Tunisie : Ben Ali est parti

Politis.fr  et  AFP  • 14 janvier 2011 abonné·es
Tunisie : Ben Ali est parti
© Par Hamida BEN SALAH et Mohamed HASNI (AFP) Photo : FETHI BELAID / AFP

Le président Zine El Abidine Ben Ali, au pouvoir depuis 23 ans, a quitté vendredi la Tunisie après une contestation sans précédent de son régime, réprimée dans le sang. L’intérim est assuré par le Premier ministre sortant, Mohammed Ghannouchi.

Ce dernier a aussitôt lancé un appel à l’unité de tous les Tunisiens : « J’appelle les Tunisiens toutes sensibilités politiques et régionales confondues à faire preuve de patriotisme et d’unité » , a-t-il déclaré solennellement. Mohammed Ghannouchi s’est également engagé à respecter la Constitution. Un peu plus tôt, deux sources proches du gouvernement avaient annoncé le départ du chef de l’Etat à l’étranger. Son pays de destination n’était pas encore connu. Acculé vendredi par des milliers de manifestants, à Tunis comme en province, exigeant son départ immédiat, le président Ben Ali avait multiplié, sans succès, les annonces depuis jeudi pour tenter de mettre un terme à un mois d’émeutes et manifestations violemment réprimés par les forces de sécurité.

Cette répression avait fait des dizaines de morts, suscitant les plus vives inquiétudes de la communauté internationale.
Les manifestants exigeaient toujours le départ immédiat de Ben Ali, ne se satisfaisant pas de ses promesses, formulées jeudi soir, de quitter le pouvoir seulement au terme de son mandat, en 2014.
Le gouvernement tunisien a annoncé avoir décrété l’état d’urgence dans l’ensemble du pays avec un couvre-feu de 18h à 6h du matin, l’interdiction des rassemblements sur la voie publique et l’autorisation donnée à l’armée et à la police de tirer sur tout «suspect» refusant d’obéir aux ordres.

Un peu plus tôt, le Premier ministre Mohammed Ghannouchi, cité par l’agence officielle TAP, a indiqué que le président Ben Ali avait décidé «dans le cadre de mesures (d’apaisement) annoncées jeudi, de limoger le gouvernement et d’appeler à des élections législatives anticipées dans six mois» .
Le Premier ministre a ajouté avoir été chargé de former le nouveau gouvernement.
De violents heurts s’étaient produits dans l’après-midi entre des groupes de manifestants et des policiers anti-émeutes pendant lesquels un photographe français a été blessé à la tête par un tir de grenade lacrymogène, selon des journalistes de l’AFP sur place.

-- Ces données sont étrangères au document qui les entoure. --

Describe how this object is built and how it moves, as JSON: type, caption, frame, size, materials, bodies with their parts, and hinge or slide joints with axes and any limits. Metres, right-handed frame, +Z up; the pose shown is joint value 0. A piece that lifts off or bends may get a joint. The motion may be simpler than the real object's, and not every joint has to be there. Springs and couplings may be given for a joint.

Les principaux partis d’opposition tunisiens, légaux comme interdits, avaient demandé vendredi «le départ de Ben Ali et l’instauration d’un gouvernement provisoire chargé dans les six mois d’organiser des élections libres» dans une déclaration commune publiée à Paris. «Je vous ai compris» , avait martelé le chef de l’Etat jeudi soir dans sa troisième intervention télévisée depuis le début des violences, appelant notamment les forces de sécurité à ne plus tirer à balles réelles sur les manifestants.

«Non à Ben Ali» , « soulèvement continu », «on préfère la disette à Ben Ali» lui ont répondu vendredi des centaines de manifestants dans la capitale, qui se sont rassemblés devant le ministère de l’Intérieur.
Mais dans l’après-midi, la police les dispersait à coup de grenades lacrymogènes. Des blindés de l’armée se sont déployés devant le ministère de l’Intérieur alors que des unités anti-émeutes pourchassaient des jeunes manifestants dans les escaliers d’immeubles résidentiels et dans un centre commercial, où ils se sont repliés.

Selon la Fédération internationale des ligues de droits de l’homme (FIDH), 66 personnes ont été tuées depuis le début des émeutes, mi-décembre. Jeudi soir, 13 civils ont été tués à Tunis et sa banlieue et deux autres à Kairouan, selon des témoins et des sources médicales.
Les violences ont par ailleurs commencé à affecter le tourisme après que des pillages se sont produits jeudi dans la station balnéaire très fréquentée de Hammamet.